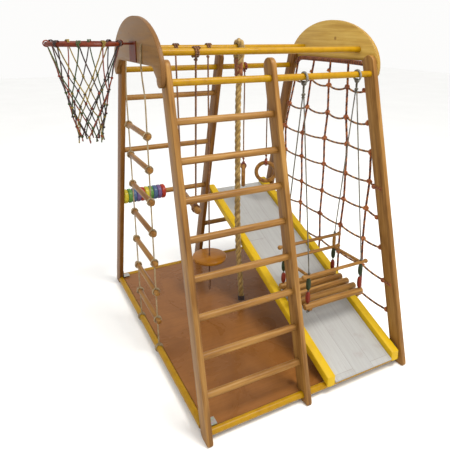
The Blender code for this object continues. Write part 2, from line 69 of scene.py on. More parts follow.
def leg_y(z):
    """Distance of a leg's axis from the middle plane at a height, from two rungs' places."""
    low, high = middle("front_rung_8"), middle("front_rung_1")
    share = (z - low.z) / (high.z - low.z)
    return -(low.y + (high.y - low.y) * share)


def placed(spot):
    """A point of the gym's own frame in the row frame."""
    return (spot[0] + ORIGIN_X, spot[1], spot[2])


# ---- camera, lights and floor -------------------------------------------------------------------
CAMERA_AT = (-0.5413, -1.8608, 1.4089)
CAMERA_YAW, CAMERA_PITCH, CAMERA_ROLL = 0.4764, 0.2587, 0.0064
CAMERA_LENS = 37.43
CAMERA_SHIFT = (-0.0188, -0.1542)


def build_camera():
    yaw, pitch, roll = CAMERA_YAW, CAMERA_PITCH, CAMERA_ROLL
    forward = Vector((math.sin(yaw) * math.cos(pitch), math.cos(yaw) * math.cos(pitch), -math.sin(pitch)))
    level = Vector((math.cos(yaw), -math.sin(yaw), 0))
    upright = level.cross(forward)
    right = math.cos(roll) * level + math.sin(roll) * upright
    up = math.cos(roll) * upright - math.sin(roll) * level
    data = bpy.data.cameras.new("photographer")
    data.lens = CAMERA_LENS
    data.sensor_width = 36.0
    data.shift_x, data.shift_y = CAMERA_SHIFT
    camera = bpy.data.objects.new("photographer", data)
    bpy.context.scene.collection.objects.link(camera)
    camera.matrix_world = Matrix((right, up, -forward)).transposed().to_4x4()
    camera.location = placed(CAMERA_AT)
    bpy.context.scene.camera = camera


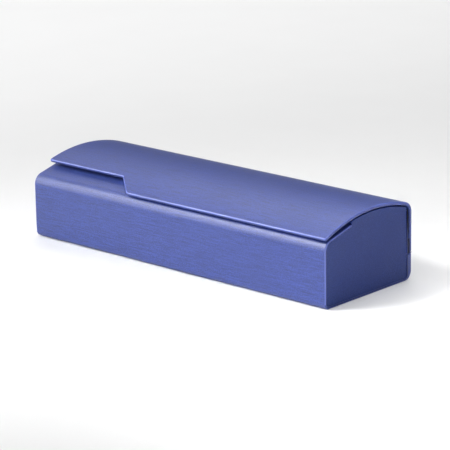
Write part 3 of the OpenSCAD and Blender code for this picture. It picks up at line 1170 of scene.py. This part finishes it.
• • • •
__EXERCISE OBJECTIVE__: Every record shown above should be written out again exactly.

__WORKED ANSWER__:
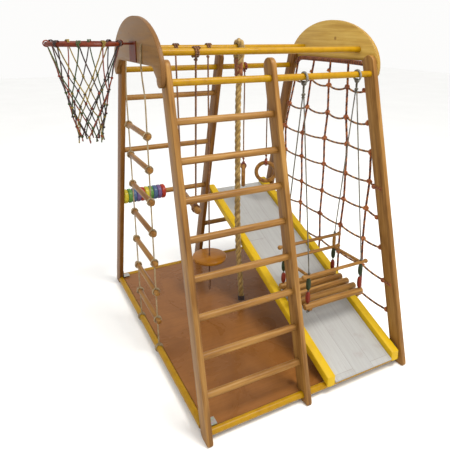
The Blender code for this object continues. Write part 2, from line 69 of scene.py on. More parts follow.
def leg_y(z):
    """Distance of a leg's axis from the middle plane at a height, from two rungs' places."""
    low, high = middle("front_rung_8"), middle("front_rung_1")
    share = (z - low.z) / (high.z - low.z)
    return -(low.y + (high.y - low.y) * share)


def placed(spot):
    """A point of the gym's own frame in the row frame."""
    return (spot[0] + ORIGIN_X, spot[1], spot[2])


# ---- camera, lights and floor -------------------------------------------------------------------
CAMERA_AT = (-0.5413, -1.8608, 1.4089)
CAMERA_YAW, CAMERA_PITCH, CAMERA_ROLL = 0.4764, 0.2587, 0.0064
CAMERA_LENS = 37.43
CAMERA_SHIFT = (-0.0188, -0.1542)


def build_camera():
    yaw, pitch, roll = CAMERA_YAW, CAMERA_PITCH, CAMERA_ROLL
    forward = Vector((math.sin(yaw) * math.cos(pitch), math.cos(yaw) * math.cos(pitch), -math.sin(pitch)))
    level = Vector((math.cos(yaw), -math.sin(yaw), 0))
    upright = level.cross(forward)
    right = math.cos(roll) * level + math.sin(roll) * upright
    up = math.cos(roll) * upright - math.sin(roll) * level
    data = bpy.data.cameras.new("photographer")
    data.lens = CAMERA_LENS
    data.sensor_width = 36.0
    data.shift_x, data.shift_y = CAMERA_SHIFT
    camera = bpy.data.objects.new("photographer", data)
    bpy.context.scene.collection.objects.link(camera)
    camera.matrix_world = Matrix((right, up, -forward)).transposed().to_4x4()
    camera.location = placed(CAMERA_AT)
    bpy.context.scene.camera = camera


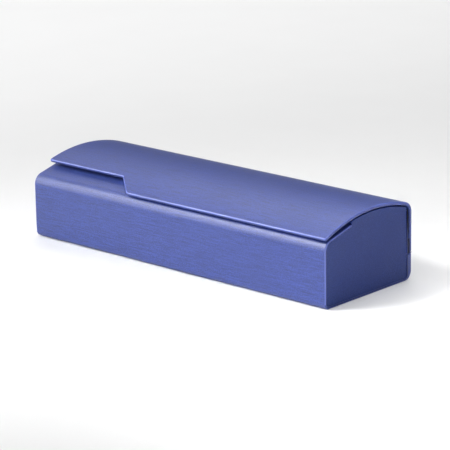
Write part 3 of the OpenSCAD and Blender code for this picture. It picks up at line 1170 of scene.py. This part finishes it.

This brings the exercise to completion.